**Request**
Return exactly and only these lines: the first of the listing through the one containing "drops, COARSE, 1)".

++++

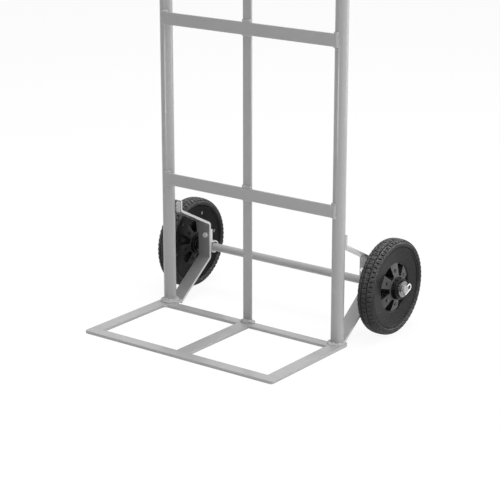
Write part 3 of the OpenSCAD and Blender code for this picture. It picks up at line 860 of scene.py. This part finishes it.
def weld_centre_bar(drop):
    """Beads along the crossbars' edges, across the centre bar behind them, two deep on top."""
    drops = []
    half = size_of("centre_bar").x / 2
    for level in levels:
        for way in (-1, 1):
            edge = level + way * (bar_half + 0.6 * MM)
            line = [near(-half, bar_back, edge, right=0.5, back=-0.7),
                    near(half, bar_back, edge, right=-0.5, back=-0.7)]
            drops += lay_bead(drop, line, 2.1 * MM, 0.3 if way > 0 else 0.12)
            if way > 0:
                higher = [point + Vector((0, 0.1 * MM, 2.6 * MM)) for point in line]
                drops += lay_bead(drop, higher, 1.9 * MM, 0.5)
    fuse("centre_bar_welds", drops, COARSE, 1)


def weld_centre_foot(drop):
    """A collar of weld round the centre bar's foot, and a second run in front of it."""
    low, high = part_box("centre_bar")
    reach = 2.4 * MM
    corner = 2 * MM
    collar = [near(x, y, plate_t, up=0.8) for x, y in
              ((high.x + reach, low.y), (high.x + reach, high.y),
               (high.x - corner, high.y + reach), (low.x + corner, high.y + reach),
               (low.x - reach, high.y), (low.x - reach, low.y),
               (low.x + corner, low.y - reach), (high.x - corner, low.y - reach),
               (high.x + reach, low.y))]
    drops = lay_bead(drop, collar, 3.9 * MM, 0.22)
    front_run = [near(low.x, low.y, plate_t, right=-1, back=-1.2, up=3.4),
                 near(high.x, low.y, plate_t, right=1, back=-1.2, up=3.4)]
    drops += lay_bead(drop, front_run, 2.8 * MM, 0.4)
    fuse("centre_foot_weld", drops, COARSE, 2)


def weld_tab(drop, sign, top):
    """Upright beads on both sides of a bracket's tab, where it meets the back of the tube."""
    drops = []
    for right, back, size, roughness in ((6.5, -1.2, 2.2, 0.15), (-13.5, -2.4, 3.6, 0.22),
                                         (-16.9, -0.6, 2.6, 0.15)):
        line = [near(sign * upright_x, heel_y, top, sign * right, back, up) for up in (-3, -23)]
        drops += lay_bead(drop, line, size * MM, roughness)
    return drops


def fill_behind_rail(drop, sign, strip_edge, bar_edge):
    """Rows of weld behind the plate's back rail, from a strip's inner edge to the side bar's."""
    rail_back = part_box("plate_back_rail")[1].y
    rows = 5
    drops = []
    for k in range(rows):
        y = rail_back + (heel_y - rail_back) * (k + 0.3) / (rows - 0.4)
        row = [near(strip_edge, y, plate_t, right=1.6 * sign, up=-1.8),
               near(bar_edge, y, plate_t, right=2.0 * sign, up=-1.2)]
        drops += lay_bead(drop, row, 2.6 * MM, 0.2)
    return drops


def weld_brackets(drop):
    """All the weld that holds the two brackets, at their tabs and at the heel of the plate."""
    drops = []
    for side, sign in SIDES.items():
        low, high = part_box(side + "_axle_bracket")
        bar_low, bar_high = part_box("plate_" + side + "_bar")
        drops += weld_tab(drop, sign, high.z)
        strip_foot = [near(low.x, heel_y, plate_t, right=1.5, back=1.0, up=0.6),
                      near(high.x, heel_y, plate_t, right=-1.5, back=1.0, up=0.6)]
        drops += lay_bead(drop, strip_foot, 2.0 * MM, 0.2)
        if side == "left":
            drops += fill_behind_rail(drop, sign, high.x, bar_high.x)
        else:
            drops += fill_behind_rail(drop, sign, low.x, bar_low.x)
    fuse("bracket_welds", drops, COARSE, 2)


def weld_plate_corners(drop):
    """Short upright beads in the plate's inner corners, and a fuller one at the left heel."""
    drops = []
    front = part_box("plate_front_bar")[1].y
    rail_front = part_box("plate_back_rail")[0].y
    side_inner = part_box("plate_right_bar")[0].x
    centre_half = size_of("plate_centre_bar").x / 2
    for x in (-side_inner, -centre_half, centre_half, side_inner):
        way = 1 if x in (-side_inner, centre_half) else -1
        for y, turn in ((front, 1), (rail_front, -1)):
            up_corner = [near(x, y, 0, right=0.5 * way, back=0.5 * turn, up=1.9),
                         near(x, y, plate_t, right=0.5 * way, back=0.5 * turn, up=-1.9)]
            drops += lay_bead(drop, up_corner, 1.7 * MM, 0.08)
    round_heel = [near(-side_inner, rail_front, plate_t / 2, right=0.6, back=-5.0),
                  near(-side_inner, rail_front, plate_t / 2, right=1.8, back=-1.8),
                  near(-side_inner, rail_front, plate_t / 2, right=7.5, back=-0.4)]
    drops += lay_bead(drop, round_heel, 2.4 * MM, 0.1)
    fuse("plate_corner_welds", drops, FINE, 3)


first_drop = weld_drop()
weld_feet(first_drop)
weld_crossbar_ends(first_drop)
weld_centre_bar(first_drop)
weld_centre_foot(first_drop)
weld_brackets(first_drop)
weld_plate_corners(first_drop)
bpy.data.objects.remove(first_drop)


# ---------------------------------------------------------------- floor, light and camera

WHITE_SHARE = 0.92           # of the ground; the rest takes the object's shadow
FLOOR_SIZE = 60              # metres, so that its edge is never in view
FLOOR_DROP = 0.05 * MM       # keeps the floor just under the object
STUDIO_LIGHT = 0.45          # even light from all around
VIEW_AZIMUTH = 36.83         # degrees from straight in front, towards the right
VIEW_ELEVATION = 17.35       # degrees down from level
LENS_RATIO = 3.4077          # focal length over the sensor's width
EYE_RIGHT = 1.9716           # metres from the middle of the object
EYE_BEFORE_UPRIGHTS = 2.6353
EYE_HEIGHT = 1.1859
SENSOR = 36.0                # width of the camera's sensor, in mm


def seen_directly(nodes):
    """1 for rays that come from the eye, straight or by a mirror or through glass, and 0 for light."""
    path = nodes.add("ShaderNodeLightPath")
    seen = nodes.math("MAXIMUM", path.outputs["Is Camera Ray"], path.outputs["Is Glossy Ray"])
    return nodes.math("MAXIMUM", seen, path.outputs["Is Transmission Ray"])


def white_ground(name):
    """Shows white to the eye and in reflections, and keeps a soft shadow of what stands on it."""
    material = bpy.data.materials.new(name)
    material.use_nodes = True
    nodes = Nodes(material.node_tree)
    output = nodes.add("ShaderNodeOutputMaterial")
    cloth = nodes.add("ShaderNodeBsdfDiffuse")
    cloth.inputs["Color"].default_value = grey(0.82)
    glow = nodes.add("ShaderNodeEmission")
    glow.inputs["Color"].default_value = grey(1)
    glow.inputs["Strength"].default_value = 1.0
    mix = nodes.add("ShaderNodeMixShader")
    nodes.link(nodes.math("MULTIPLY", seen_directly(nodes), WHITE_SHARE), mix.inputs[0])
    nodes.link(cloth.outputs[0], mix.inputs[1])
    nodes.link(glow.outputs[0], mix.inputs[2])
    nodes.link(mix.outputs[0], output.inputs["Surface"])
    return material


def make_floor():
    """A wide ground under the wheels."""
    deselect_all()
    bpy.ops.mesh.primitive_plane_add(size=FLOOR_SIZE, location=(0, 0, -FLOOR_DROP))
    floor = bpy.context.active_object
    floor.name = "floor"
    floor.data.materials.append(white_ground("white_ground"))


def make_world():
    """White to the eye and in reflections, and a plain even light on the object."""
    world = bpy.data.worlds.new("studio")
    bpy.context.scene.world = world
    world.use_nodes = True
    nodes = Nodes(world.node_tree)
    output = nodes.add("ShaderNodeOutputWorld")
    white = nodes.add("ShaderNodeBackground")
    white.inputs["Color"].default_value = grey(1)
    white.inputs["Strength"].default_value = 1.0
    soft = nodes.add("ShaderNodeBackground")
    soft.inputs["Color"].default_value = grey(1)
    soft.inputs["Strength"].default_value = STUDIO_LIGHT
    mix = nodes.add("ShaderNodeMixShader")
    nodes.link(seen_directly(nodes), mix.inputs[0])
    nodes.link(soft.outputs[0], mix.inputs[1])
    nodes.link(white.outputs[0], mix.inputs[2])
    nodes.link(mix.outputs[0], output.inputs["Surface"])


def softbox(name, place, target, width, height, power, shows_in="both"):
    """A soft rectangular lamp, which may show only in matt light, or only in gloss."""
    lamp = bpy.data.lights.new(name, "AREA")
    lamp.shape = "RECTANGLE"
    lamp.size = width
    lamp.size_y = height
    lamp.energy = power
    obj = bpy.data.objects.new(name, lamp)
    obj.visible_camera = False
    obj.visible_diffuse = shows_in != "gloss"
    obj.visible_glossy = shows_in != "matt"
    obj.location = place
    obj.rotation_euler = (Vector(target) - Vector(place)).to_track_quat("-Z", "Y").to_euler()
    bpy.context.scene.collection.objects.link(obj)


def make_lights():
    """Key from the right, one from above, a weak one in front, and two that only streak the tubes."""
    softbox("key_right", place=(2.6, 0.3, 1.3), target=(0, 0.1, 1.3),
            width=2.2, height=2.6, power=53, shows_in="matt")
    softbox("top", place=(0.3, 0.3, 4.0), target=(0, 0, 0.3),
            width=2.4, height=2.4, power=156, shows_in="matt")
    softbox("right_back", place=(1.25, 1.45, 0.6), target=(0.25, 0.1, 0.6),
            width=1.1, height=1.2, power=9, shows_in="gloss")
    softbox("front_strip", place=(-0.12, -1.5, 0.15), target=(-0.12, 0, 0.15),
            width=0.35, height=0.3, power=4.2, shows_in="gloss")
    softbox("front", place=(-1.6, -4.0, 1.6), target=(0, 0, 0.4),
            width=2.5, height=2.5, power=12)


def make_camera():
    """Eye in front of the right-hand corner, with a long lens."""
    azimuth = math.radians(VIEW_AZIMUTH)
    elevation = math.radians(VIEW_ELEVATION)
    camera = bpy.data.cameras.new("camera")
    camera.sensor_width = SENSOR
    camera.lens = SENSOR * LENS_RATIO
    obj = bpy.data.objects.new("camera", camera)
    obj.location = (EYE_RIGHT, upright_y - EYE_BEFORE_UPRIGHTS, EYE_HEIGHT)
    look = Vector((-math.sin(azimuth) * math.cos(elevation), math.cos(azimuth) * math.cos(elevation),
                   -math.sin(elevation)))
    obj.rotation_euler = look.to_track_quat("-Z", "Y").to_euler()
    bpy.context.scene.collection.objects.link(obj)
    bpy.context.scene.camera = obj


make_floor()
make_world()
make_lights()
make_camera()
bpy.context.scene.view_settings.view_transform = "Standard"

++++

**Task result**
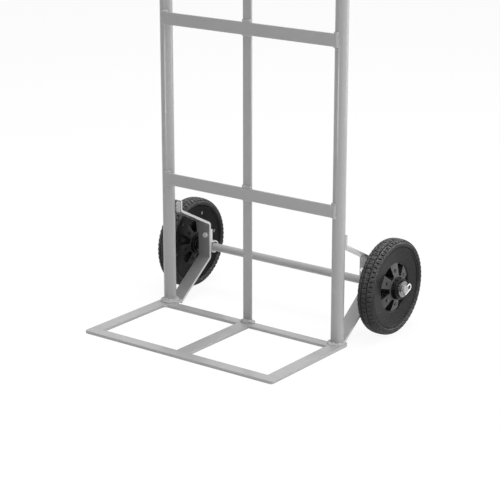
Write part 3 of the OpenSCAD and Blender code for this picture. It picks up at line 860 of scene.py. This part finishes it.
def weld_centre_bar(drop):
    """Beads along the crossbars' edges, across the centre bar behind them, two deep on top."""
    drops = []
    half = size_of("centre_bar").x / 2
    for level in levels:
        for way in (-1, 1):
            edge = level + way * (bar_half + 0.6 * MM)
            line = [near(-half, bar_back, edge, right=0.5, back=-0.7),
                    near(half, bar_back, edge, right=-0.5, back=-0.7)]
            drops += lay_bead(drop, line, 2.1 * MM, 0.3 if way > 0 else 0.12)
            if way > 0:
                higher = [point + Vector((0, 0.1 * MM, 2.6 * MM)) for point in line]
                drops += lay_bead(drop, higher, 1.9 * MM, 0.5)
    fuse("centre_bar_welds", drops, COARSE, 1)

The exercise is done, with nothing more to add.